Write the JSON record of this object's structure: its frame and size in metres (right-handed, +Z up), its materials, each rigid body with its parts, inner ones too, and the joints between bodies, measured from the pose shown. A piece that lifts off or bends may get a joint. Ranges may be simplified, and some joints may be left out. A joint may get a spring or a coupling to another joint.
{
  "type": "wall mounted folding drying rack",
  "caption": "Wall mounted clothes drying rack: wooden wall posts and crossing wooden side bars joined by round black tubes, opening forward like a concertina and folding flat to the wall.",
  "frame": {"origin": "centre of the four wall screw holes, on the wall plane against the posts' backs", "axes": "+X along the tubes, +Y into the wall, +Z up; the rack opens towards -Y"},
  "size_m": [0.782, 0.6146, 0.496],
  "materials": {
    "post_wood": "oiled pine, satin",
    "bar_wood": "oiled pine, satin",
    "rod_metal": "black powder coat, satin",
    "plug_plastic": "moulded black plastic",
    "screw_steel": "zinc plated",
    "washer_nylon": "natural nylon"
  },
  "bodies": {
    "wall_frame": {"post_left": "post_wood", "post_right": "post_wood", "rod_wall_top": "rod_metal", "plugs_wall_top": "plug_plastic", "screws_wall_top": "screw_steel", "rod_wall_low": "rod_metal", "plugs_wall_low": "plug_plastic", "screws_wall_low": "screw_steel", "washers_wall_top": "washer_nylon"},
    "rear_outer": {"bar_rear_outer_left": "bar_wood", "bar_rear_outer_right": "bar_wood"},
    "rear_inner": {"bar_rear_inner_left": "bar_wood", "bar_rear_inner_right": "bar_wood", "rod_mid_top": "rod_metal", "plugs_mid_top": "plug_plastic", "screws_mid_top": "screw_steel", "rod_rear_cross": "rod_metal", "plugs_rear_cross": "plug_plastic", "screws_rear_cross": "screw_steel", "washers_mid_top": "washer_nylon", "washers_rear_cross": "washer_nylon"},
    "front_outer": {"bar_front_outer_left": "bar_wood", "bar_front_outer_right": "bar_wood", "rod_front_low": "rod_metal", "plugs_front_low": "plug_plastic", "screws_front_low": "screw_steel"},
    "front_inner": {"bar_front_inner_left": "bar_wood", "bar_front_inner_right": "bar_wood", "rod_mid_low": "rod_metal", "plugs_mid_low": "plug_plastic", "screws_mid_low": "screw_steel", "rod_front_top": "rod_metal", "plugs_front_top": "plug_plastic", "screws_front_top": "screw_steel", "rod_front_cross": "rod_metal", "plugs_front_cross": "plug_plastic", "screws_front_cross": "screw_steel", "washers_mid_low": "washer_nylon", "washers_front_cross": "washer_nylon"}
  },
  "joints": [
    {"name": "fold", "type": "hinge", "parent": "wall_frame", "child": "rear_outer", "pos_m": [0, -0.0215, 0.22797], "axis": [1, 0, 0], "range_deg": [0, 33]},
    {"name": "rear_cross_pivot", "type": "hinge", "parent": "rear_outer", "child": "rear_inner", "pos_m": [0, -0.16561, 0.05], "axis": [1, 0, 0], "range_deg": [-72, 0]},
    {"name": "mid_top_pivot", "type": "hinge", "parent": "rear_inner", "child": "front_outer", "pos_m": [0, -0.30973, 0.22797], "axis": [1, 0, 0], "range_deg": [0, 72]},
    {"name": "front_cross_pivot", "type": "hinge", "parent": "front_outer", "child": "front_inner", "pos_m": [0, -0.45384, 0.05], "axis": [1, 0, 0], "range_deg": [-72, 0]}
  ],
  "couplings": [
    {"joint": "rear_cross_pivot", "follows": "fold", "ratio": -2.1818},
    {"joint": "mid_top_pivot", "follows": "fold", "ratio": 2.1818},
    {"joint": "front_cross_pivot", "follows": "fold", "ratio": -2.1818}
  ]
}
════════════════
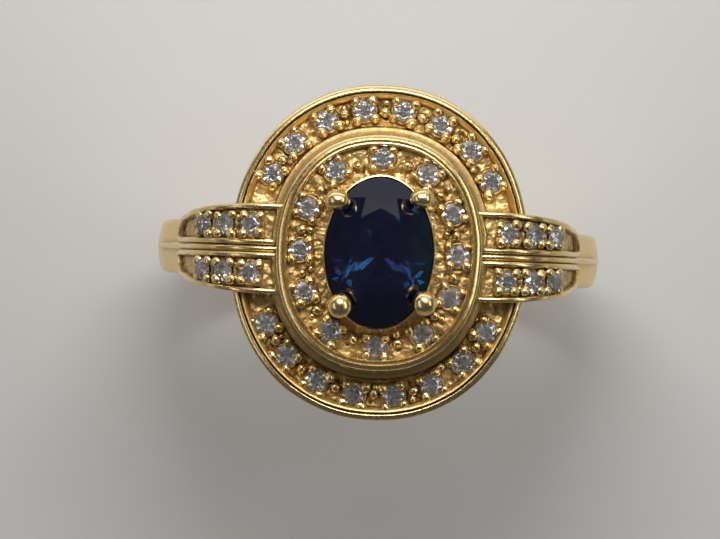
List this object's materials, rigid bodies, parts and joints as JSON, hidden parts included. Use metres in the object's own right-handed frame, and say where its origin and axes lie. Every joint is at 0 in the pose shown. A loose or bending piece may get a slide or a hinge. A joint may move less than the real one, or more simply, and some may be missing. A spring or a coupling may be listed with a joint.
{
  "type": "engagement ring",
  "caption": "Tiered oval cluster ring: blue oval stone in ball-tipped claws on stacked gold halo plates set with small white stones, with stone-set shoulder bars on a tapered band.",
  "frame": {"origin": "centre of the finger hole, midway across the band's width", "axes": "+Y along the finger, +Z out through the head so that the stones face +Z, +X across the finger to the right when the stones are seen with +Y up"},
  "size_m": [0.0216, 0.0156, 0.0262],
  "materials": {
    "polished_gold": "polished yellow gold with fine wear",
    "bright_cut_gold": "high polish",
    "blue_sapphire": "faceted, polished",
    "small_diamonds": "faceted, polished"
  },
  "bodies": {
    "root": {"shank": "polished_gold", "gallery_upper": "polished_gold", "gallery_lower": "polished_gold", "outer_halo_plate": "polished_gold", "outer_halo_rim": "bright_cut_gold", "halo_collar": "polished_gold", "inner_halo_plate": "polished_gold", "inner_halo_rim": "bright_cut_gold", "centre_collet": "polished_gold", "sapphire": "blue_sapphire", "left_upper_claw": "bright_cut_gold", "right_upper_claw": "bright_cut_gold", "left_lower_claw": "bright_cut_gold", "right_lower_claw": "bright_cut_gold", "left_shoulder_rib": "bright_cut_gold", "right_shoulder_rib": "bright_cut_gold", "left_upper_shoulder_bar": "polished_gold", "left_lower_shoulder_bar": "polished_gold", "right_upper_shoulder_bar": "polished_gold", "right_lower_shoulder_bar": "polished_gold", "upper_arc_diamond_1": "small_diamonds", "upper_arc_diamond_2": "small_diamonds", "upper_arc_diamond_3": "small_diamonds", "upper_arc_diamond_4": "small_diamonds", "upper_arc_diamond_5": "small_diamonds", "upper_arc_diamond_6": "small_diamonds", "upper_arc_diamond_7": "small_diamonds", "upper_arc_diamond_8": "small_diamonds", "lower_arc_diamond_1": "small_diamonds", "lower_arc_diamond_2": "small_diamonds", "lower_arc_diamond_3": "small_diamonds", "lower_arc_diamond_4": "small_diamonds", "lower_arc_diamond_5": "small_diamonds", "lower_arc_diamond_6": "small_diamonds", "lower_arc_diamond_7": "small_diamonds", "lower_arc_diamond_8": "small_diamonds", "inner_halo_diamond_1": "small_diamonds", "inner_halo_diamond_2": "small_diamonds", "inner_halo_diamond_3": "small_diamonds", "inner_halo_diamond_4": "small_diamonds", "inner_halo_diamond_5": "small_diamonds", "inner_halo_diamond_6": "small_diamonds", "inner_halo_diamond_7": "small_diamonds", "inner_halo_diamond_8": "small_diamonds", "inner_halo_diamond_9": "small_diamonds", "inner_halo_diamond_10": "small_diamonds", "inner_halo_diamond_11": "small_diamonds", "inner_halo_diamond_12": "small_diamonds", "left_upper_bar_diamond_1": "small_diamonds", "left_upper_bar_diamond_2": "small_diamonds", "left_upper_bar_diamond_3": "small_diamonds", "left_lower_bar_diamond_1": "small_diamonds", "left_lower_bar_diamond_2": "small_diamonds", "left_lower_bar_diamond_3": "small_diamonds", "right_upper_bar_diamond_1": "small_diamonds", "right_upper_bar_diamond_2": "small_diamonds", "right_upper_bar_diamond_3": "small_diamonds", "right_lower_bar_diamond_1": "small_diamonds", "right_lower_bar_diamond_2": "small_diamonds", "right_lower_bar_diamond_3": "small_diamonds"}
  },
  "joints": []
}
════════════════
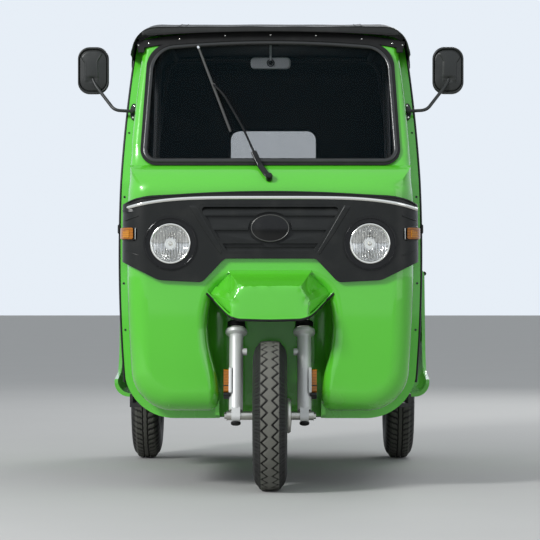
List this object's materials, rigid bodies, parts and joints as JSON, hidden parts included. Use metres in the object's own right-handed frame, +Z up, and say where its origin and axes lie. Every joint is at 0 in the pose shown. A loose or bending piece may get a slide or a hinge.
════════════════
(Task prompt)
Determine how many lines of the listing above hold the word "axes". Report that number without anything else.

(Output of the exercise)
4